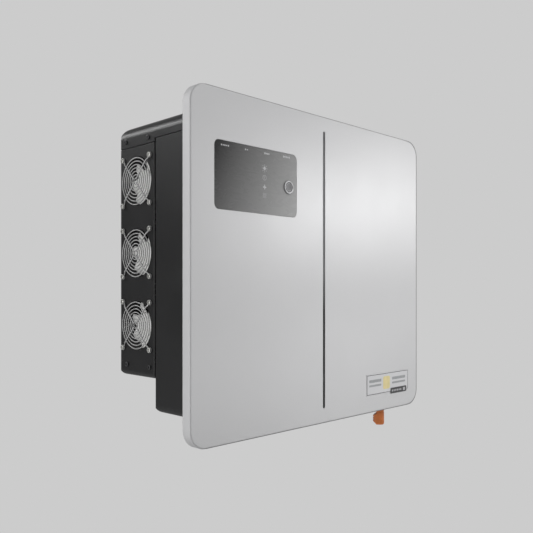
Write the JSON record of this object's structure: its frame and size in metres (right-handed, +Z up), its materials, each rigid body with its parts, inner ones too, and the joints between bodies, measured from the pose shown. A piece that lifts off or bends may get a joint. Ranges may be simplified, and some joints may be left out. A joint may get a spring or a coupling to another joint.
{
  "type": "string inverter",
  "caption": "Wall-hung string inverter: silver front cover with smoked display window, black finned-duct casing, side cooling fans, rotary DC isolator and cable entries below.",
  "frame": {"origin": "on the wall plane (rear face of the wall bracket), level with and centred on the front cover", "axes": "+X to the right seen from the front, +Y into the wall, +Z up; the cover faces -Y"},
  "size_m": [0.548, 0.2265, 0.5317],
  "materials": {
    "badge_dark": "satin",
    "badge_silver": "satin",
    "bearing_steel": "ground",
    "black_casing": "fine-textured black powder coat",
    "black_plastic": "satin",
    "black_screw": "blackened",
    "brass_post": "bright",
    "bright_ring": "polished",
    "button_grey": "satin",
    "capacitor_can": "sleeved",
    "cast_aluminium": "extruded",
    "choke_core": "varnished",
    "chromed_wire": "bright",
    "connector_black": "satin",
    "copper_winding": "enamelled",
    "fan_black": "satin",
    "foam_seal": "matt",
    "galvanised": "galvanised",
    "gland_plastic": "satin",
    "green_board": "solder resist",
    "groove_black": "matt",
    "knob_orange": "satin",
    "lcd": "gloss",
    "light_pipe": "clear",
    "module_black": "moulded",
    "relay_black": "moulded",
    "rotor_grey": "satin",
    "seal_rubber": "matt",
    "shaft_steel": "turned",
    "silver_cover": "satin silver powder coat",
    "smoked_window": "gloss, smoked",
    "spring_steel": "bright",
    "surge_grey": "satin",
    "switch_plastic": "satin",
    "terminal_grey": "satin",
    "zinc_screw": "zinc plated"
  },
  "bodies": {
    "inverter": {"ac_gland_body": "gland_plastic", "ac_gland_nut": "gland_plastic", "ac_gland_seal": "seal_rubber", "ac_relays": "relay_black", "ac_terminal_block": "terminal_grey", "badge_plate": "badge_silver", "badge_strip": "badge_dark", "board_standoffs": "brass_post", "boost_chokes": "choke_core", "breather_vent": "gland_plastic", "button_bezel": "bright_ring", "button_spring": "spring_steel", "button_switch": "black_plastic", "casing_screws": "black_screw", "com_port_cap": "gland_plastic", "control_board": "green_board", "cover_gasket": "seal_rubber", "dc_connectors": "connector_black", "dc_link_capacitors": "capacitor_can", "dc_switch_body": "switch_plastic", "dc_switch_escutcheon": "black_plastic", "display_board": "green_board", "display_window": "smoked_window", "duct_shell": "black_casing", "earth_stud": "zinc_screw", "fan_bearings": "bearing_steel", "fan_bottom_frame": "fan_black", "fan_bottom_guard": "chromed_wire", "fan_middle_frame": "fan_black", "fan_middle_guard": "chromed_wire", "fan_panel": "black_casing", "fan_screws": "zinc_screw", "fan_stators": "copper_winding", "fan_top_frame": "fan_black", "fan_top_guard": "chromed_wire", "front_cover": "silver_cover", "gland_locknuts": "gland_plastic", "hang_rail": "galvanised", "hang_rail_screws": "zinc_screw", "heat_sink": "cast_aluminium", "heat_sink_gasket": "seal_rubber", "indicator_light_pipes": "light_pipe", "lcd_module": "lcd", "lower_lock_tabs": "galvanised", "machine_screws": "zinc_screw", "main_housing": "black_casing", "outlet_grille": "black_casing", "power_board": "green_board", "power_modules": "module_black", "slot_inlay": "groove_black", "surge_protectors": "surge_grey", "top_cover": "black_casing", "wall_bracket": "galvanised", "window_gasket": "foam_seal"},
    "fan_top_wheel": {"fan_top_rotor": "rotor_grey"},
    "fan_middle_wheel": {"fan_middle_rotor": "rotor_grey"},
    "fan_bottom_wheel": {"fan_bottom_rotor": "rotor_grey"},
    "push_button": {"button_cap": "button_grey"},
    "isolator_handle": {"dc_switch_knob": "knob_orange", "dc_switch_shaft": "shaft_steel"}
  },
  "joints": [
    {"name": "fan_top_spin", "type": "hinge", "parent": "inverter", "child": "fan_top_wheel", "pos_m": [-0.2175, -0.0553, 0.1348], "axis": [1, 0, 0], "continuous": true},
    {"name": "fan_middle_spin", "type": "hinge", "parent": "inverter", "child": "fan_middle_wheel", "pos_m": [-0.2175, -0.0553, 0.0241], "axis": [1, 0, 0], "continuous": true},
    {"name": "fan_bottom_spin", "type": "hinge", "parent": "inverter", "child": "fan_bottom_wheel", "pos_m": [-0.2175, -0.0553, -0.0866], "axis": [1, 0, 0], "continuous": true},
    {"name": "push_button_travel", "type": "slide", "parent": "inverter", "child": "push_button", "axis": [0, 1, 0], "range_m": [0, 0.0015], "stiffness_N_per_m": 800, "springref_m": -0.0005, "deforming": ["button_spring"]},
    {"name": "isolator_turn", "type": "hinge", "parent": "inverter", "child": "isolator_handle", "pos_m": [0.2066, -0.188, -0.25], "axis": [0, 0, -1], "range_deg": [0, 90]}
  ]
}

## YOUR INSTRUCTIONS
Extract the listing in its entirety and repeat it exactly.

## EXERCISE SOLUTION
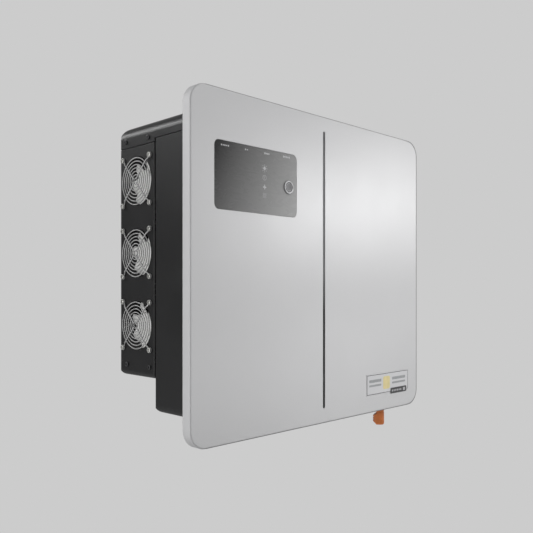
Write the JSON record of this object's structure: its frame and size in metres (right-handed, +Z up), its materials, each rigid body with its parts, inner ones too, and the joints between bodies, measured from the pose shown. A piece that lifts off or bends may get a joint. Ranges may be simplified, and some joints may be left out. A joint may get a spring or a coupling to another joint.
{
  "type": "string inverter",
  "caption": "Wall-hung string inverter: silver front cover with smoked display window, black finned-duct casing, side cooling fans, rotary DC isolator and cable entries below.",
  "frame": {"origin": "on the wall plane (rear face of the wall bracket), level with and centred on the front cover", "axes": "+X to the right seen from the front, +Y into the wall, +Z up; the cover faces -Y"},
  "size_m": [0.548, 0.2265, 0.5317],
  "materials": {
    "badge_dark": "satin",
    "badge_silver": "satin",
    "bearing_steel": "ground",
    "black_casing": "fine-textured black powder coat",
    "black_plastic": "satin",
    "black_screw": "blackened",
    "brass_post": "bright",
    "bright_ring": "polished",
    "button_grey": "satin",
    "capacitor_can": "sleeved",
    "cast_aluminium": "extruded",
    "choke_core": "varnished",
    "chromed_wire": "bright",
    "connector_black": "satin",
    "copper_winding": "enamelled",
    "fan_black": "satin",
    "foam_seal": "matt",
    "galvanised": "galvanised",
    "gland_plastic": "satin",
    "green_board": "solder resist",
    "groove_black": "matt",
    "knob_orange": "satin",
    "lcd": "gloss",
    "light_pipe": "clear",
    "module_black": "moulded",
    "relay_black": "moulded",
    "rotor_grey": "satin",
    "seal_rubber": "matt",
    "shaft_steel": "turned",
    "silver_cover": "satin silver powder coat",
    "smoked_window": "gloss, smoked",
    "spring_steel": "bright",
    "surge_grey": "satin",
    "switch_plastic": "satin",
    "terminal_grey": "satin",
    "zinc_screw": "zinc plated"
  },
  "bodies": {
    "inverter": {"ac_gland_body": "gland_plastic", "ac_gland_nut": "gland_plastic", "ac_gland_seal": "seal_rubber", "ac_relays": "relay_black", "ac_terminal_block": "terminal_grey", "badge_plate": "badge_silver", "badge_strip": "badge_dark", "board_standoffs": "brass_post", "boost_chokes": "choke_core", "breather_vent": "gland_plastic", "button_bezel": "bright_ring", "button_spring": "spring_steel", "button_switch": "black_plastic", "casing_screws": "black_screw", "com_port_cap": "gland_plastic", "control_board": "green_board", "cover_gasket": "seal_rubber", "dc_connectors": "connector_black", "dc_link_capacitors": "capacitor_can", "dc_switch_body": "switch_plastic", "dc_switch_escutcheon": "black_plastic", "display_board": "green_board", "display_window": "smoked_window", "duct_shell": "black_casing", "earth_stud": "zinc_screw", "fan_bearings": "bearing_steel", "fan_bottom_frame": "fan_black", "fan_bottom_guard": "chromed_wire", "fan_middle_frame": "fan_black", "fan_middle_guard": "chromed_wire", "fan_panel": "black_casing", "fan_screws": "zinc_screw", "fan_stators": "copper_winding", "fan_top_frame": "fan_black", "fan_top_guard": "chromed_wire", "front_cover": "silver_cover", "gland_locknuts": "gland_plastic", "hang_rail": "galvanised", "hang_rail_screws": "zinc_screw", "heat_sink": "cast_aluminium", "heat_sink_gasket": "seal_rubber", "indicator_light_pipes": "light_pipe", "lcd_module": "lcd", "lower_lock_tabs": "galvanised", "machine_screws": "zinc_screw", "main_housing": "black_casing", "outlet_grille": "black_casing", "power_board": "green_board", "power_modules": "module_black", "slot_inlay": "groove_black", "surge_protectors": "surge_grey", "top_cover": "black_casing", "wall_bracket": "galvanised", "window_gasket": "foam_seal"},
    "fan_top_wheel": {"fan_top_rotor": "rotor_grey"},
    "fan_middle_wheel": {"fan_middle_rotor": "rotor_grey"},
    "fan_bottom_wheel": {"fan_bottom_rotor": "rotor_grey"},
    "push_button": {"button_cap": "button_grey"},
    "isolator_handle": {"dc_switch_knob": "knob_orange", "dc_switch_shaft": "shaft_steel"}
  },
  "joints": [
    {"name": "fan_top_spin", "type": "hinge", "parent": "inverter", "child": "fan_top_wheel", "pos_m": [-0.2175, -0.0553, 0.1348], "axis": [1, 0, 0], "continuous": true},
    {"name": "fan_middle_spin", "type": "hinge", "parent": "inverter", "child": "fan_middle_wheel", "pos_m": [-0.2175, -0.0553, 0.0241], "axis": [1, 0, 0], "continuous": true},
    {"name": "fan_bottom_spin", "type": "hinge", "parent": "inverter", "child": "fan_bottom_wheel", "pos_m": [-0.2175, -0.0553, -0.0866], "axis": [1, 0, 0], "continuous": true},
    {"name": "push_button_travel", "type": "slide", "parent": "inverter", "child": "push_button", "axis": [0, 1, 0], "range_m": [0, 0.0015], "stiffness_N_per_m": 800, "springref_m": -0.0005, "deforming": ["button_spring"]},
    {"name": "isolator_turn", "type": "hinge", "parent": "inverter", "child": "isolator_handle", "pos_m": [0.2066, -0.188, -0.25], "axis": [0, 0, -1], "range_deg": [0, 90]}
  ]
}